**Exercise**
Give back exactly the lines running from the line that holds "swatter.position.set(0, -(HEAD.y +" through the line that holds "zip(*points))), Vector(map(max, zip(*points)))", ends included, and no other lines.

**Collected data**
## START
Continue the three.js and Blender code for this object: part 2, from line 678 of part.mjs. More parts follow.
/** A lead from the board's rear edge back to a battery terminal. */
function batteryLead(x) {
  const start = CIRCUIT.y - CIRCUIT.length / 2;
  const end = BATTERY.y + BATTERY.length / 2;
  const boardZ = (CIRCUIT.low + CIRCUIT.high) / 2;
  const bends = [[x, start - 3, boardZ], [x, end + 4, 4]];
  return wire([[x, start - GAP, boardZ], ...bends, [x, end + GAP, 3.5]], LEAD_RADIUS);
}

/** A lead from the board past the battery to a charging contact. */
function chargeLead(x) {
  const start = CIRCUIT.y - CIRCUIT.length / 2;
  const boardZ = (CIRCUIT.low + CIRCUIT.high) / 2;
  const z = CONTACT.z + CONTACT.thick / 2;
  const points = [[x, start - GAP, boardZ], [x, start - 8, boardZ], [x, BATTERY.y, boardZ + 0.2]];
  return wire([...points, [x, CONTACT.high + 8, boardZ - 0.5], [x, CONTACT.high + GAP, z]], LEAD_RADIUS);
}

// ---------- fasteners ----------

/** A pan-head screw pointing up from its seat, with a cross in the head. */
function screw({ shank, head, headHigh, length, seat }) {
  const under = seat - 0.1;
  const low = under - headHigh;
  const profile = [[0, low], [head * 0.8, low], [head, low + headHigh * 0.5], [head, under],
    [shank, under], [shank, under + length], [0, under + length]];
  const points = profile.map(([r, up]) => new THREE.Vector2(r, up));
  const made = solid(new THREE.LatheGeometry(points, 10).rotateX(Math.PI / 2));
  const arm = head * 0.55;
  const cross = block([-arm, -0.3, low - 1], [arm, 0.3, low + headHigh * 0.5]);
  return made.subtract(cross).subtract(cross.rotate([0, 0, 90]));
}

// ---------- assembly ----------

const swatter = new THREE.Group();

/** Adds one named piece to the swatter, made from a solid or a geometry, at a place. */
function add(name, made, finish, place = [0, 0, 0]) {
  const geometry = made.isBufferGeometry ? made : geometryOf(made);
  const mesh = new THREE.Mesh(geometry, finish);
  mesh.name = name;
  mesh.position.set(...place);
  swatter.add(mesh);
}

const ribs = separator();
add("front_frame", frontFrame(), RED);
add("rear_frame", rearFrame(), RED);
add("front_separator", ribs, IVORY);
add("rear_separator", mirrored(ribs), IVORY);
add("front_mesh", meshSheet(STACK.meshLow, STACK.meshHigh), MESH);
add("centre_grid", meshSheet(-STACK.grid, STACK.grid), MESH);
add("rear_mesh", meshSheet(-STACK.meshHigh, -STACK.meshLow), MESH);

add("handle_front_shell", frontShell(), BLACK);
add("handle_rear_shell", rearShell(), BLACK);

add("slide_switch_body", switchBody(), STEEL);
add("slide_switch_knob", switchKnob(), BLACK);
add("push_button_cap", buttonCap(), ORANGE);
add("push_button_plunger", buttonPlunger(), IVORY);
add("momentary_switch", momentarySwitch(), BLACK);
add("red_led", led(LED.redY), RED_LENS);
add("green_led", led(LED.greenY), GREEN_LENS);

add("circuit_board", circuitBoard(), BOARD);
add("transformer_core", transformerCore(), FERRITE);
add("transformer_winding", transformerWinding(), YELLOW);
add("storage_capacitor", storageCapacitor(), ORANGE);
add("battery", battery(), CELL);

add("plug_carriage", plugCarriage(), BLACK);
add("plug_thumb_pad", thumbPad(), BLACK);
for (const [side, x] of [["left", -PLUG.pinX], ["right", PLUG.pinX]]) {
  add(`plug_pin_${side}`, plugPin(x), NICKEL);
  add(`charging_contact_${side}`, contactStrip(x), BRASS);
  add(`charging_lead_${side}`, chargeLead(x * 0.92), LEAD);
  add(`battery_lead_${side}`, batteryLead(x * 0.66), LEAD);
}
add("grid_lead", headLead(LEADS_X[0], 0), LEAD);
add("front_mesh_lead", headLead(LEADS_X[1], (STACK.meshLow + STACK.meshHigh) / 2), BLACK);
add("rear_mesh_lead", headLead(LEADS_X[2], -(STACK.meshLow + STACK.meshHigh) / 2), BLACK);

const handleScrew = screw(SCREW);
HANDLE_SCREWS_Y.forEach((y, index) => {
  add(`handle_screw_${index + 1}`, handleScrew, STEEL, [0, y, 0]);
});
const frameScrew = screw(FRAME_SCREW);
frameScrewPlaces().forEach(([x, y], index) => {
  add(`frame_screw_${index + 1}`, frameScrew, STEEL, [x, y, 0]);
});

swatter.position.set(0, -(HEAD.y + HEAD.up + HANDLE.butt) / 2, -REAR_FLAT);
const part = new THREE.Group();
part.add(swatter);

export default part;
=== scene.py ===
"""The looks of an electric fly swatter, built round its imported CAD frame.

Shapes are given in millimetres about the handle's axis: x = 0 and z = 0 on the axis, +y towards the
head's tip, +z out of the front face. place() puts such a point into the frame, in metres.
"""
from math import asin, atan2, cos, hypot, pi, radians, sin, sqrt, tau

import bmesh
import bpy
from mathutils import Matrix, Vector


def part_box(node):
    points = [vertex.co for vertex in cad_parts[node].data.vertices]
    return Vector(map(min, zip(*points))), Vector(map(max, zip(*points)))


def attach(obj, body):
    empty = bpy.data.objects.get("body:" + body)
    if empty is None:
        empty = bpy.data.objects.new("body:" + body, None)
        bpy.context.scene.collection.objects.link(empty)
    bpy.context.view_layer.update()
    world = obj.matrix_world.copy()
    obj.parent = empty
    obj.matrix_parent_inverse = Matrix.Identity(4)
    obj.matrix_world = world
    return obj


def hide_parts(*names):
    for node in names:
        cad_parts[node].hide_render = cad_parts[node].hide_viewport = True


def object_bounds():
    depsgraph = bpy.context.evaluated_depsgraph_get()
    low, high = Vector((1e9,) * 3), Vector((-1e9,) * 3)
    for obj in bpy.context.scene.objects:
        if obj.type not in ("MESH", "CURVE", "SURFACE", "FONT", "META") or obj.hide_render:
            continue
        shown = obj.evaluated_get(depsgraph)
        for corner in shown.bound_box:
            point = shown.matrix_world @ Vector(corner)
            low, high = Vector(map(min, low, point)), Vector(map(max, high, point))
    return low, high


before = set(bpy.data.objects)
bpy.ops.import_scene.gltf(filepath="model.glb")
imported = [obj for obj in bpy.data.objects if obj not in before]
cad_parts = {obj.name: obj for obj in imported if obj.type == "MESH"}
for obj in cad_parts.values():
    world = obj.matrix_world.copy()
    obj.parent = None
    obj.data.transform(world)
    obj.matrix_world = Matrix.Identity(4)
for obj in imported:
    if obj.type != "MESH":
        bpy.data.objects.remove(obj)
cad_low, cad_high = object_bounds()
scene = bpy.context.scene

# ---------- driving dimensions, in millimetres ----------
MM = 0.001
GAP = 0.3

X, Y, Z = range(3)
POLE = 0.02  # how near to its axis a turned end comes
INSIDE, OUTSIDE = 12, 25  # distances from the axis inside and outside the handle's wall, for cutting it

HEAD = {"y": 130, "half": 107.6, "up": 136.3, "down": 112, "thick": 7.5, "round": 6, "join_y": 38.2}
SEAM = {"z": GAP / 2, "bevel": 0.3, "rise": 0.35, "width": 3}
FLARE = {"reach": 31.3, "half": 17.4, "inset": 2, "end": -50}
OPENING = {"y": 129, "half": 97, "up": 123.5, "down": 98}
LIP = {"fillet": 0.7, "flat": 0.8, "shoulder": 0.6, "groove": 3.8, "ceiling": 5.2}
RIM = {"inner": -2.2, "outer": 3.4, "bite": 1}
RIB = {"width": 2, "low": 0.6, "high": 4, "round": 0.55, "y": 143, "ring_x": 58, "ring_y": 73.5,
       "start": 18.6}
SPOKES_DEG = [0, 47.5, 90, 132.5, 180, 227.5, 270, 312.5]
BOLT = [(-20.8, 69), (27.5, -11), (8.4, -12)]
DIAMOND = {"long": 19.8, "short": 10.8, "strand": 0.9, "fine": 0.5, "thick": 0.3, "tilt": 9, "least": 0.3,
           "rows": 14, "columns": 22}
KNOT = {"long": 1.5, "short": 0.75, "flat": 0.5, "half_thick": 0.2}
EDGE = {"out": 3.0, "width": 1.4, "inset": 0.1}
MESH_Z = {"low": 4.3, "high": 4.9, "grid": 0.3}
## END
**Task output**
swatter.position.set(0, -(HEAD.y + HEAD.up + HANDLE.butt) / 2, -REAR_FLAT);
const part = new THREE.Group();
part.add(swatter);

export default part;
=== scene.py ===
"""The looks of an electric fly swatter, built round its imported CAD frame.

Shapes are given in millimetres about the handle's axis: x = 0 and z = 0 on the axis, +y towards the
head's tip, +z out of the front face. place() puts such a point into the frame, in metres.
"""
from math import asin, atan2, cos, hypot, pi, radians, sin, sqrt, tau

import bmesh
import bpy
from mathutils import Matrix, Vector


def part_box(node):
    points = [vertex.co for vertex in cad_parts[node].data.vertices]
    return Vector(map(min, zip(*points))), Vector(map(max, zip(*points)))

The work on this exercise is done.